Axiomatic journalism

BY Pradip Phanjoubam| IN Media Practice | 10/07/2010
The classic story-telling strategy of the media is for the story teller to develop an axiom or hypothesis on what he would be reporting, and then collect information that suits the axiom.
PRADIP PHANJOUBAM editorialises that CNN-IBN used bits of an interview totally out of context to suit the narrator’s axiom of the Naga-Meitei divide.

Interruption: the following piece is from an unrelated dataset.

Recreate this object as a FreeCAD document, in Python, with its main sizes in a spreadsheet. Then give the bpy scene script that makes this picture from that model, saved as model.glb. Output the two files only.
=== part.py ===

                       Reprinted from the Imphal Free Press

 

 

One of the serious difficulties faced by the media reporting conflict is in deciding what exactly is objective reporting in representing developing, often emergent, situations. One easy way out has been to make the media an open space where all the conflicting parties can say whatever they want and then leave it up to the reading public, presumably intelligent and discerning, to judge for themselves where rationality ends and madness begins (or vice versa) in each of the points of views expressed. There is a problem here too, for the presumption of the readers’ (or audiences’) critical ability to identify not just what is represented in black and white in print, but also what may be broadly described as the third voice of poetry that TS Eliot talked of, is doubtful. The third voice here is taken to mean the unseen, imaginary, narrator who emerges from the dialectic between the poet and the reader, mediating and interpreting what the reader actually reads or hears. The ability to hear this voice brings the reader (or listener) to the position of the poet. It involves him (or her) in the creative process but at the same time, prevents a total emotional involvement by establishing a distance between him and the action. It is a two way process. Good poetry must hence invoke this third voice, much as the reader must also be sensitive enough to hear this voice. The poet and the listener in this sense become part of the same creative process.

 

We are talking of journalism and not poetry here, but all the same the dynamics are not altogether different. This is why we are often left despairing at the absence of any handle for this dialectic in both the media representation of conflict as well as in the readers’ appreciation of what appears in print. The issue however goes beyond this simple equation. This is so because unlike poetry, the medium as well as method of story-telling in the case of the modern media is far more complicated. It is also extremely divergent, especially so between the print and the TV. The classic story-telling strategy of the media is for the story teller to develop an axiom or hypothesis on what he would be reporting, and then collect information that suits the axiom. Often, and quite unethically, he would also resort to selectively quoting people he interviews, distorting in the process the context in which certain things were said, just so that his axiom can be developed. The print media in a way is safer for it is possible to have each speaker express their opinion in full, either in articles or else in the feedback columns in the form of letters to the editor correcting in the process some of the distortions which may have been deemed to have happened. A recent article by human rights lawyer, Nandita Haksar, which was reproduced in the IFP and the replies to it, was just an example of this.

 

This is not possible in the case of the TV. If certain facts or ideas have been misrepresented, there is no easy way this can be corrected. A recent story by CNN-IBN "Your Land, My Land" which so atrociously pitted the Nagas against the Meiteis and had them throw abuses at each other was one such case. The IFP editor and the writer of this editorial, unfortunately and unwittingly became part of it. What had appeared as an interview on the situation in the state was used in bits and totally out of context so as to suit the narrator’s axiom of the Naga-Meitei divide. One question in the interview pertained to whether there were anti-hill government policies (by implication by the Meitei government) to cause the undeniable reality of unequal development between the hills and valley. The answer was this was unlikely, for the Manipur Assembly is one third hill, therefore it would be impossible for it to pass any overtly anti-hill legislation. As for instance Assembly debate records (now available) show that among those who strongly pushed the ADC election decision were some of the Naga MLAs who resigned protesting the ADC election. The interviewer was also told that the disparity is more likely to be because of different attitudes to the modern system. Those who embrace the modern would reap better harvest from the modern system. Because of modern land revenue system in the valley, for instance, the average farmer in the valley would command much more investment liquidity, because his land can be mortgaged or even en-cashed if need be. This is not the case in the hills because of the insistence on the archaic notions of land ownership. This last bit of opinion was used and juxtaposed with an argument on hill-valley land friction the narrator was developing, falsely implicating the IFP editor as a participant in his debate. It is likely there would be others interviewed in the same story who felt used too. This objection was raised to the story teller and apology duly received, but there were advices from friends that since the perceived wrong was on a public platform it should not end as a private matter, therefore this editorial. Our readers can also expect articles on the same issue on media watchdog websites soon.